This romantic individualism is enacted most powerfully on the level of literary form. Chandler's admission that plotting is his greatest weakness is surely relevant here, since the looseness of the plot can be traced to the narration's subservience to the consciousness of Marlowe.(8) In the absence of collective faith in the enlightenment narrative of history, the point of view of a reliable subject becomes the sole ordering principle. If this formal dimension of the text suggests Chandler's investment in the literary ideology of radical individualism, his rendering of the "reality" of a mass cultural America on the level of content suggests Chandler's equal belief in a form of populism that sees the consuming audiences as the source and final arbiter of the culture industry. This modernized populist discourse is not nearly as easy to detect as the radical individualism. It is most evident in the novel's engagement with Los Angeles as a cluster of signs. Marlowe's difficulty decoding the social reality with which he is confronted often takes the form of diatribes against the severing of sign from referent. But the disturbing vision of Los Angeles that the novel presents is the expression of the subjects and narrator who inhabit the city. The novel's rendering of a Hollywood-generated America is thus at odds with Jean Baudrillard's notorious theory of simulated reality: the simulations of self and reality with which Marlowe is faced are expressive of the subjective reality of the audiences, the masses who seek and sometimes find fulfillment in the fictional world Hollywood enacts.

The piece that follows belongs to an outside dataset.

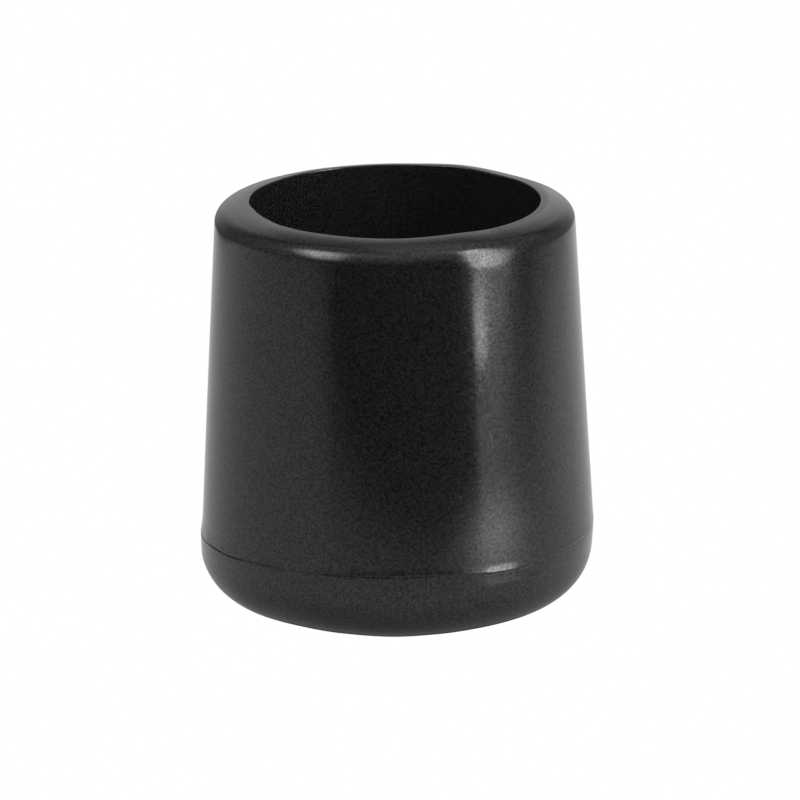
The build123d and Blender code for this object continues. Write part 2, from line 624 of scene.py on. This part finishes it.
def table_cover(m, x, y):
    """1 where the table is, and 0 where it has ended."""
    turn = TABLE["turn"]
    along = m.total(m.product(x, cos(turn)), m.product(y, sin(turn)))
    back = m.total(m.product(y, cos(turn)), m.product(x, -sin(turn)))
    return m.product(m.window(along, *TABLE["along"]), m.window(back, *TABLE["back"]))


def studio_table():
    """The white table that the cap mirrors, glowing with painted light and painted shade. It ends
    a short way in front of the cap.
    """
    def light(m):
        x, y, _ = m.node("ShaderNodeSeparateXYZ", m.node("ShaderNodeTexCoord")["Object"])
        shine = m.node("ShaderNodeEmission", WHITE, table_radiance(m, x, y))[0]
        clear = m.node("ShaderNodeBsdfTransparent")[0]
        return m.node("ShaderNodeMixShader", table_cover(m, x, y), clear, shine)[0]

    place = Matrix.Translation((0, 0, TABLE["level"]))
    table = stage_sheet("table_light", TABLE["half"], TABLE["half"], place, light)
    table.visible_camera = False


def studio_floor():
    """A plain white floor that glows evenly, so it takes no shadow. Only the camera sees it."""
    def light(m):
        return m.node("ShaderNodeEmission")[0]

    place = Matrix.Translation((0, 0, FLOOR["level"]))
    floor = stage_sheet("studio_floor", FLOOR["half"], FLOOR["half"], place, light)
    floor.visible_glossy = False
    floor.visible_diffuse = False
    floor.visible_shadow = False


def studio_camera():
    """A long lens a little above the cap, rolled by half a degree."""
    elevation, roll = CAMERA["elevation"], CAMERA["roll"]
    forward = Vector((0, cos(elevation), -sin(elevation)))
    level = Vector((1, 0, 0))
    rise = Vector((0, sin(elevation), cos(elevation)))
    right = level * cos(roll) - rise * sin(roll)
    up = level * sin(roll) + rise * cos(roll)
    data = bpy.data.cameras.new("camera")
    data.sensor_width = CAMERA["sensor"]
    data.lens = CAMERA["lens"]
    data.clip_start, data.clip_end = CAMERA["clip"]
    camera = bpy.data.objects.new("camera", data)
    place = Matrix.Translation(CAMERA["target"] - forward * CAMERA["distance"])
    camera.matrix_world = place @ Matrix((right, up, -forward)).transposed().to_4x4()
    bpy.context.scene.collection.objects.link(camera)
    bpy.context.scene.camera = camera


# ---------------------------------------------------------------- assembly

cap = build_cap()
cap.data.materials.append(rubber())
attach(cap, "root")
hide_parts("leg_cap")

studio_world()
studio_table()
studio_floor()
for panel in SOFTBOXES:
    softbox(**panel)
studio_camera()
bpy.context.scene.view_settings.view_transform = "Standard"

I will start by giving an illustration and explanation of the individualism and populism that drive the novel. These apparently antipathetic ideologies can be seen as mutually sustaining if we think of them through the later Freud's theory of fantasy--and the contrasting pleasure and reality principles more specifically. This version of psychoanalysis pays as much attention to the preoedipal bond with the mother as it does to the oedipal competition with the father. Consequently, this later Freud allows us to understand how and why these competing ideologies are inseparable. Finally, I will trace these ideological and psychological antinomies back to the conflict between the aesthetic and ideology--between serious literature and mass culture--that has driven the subgenre from the very beginning.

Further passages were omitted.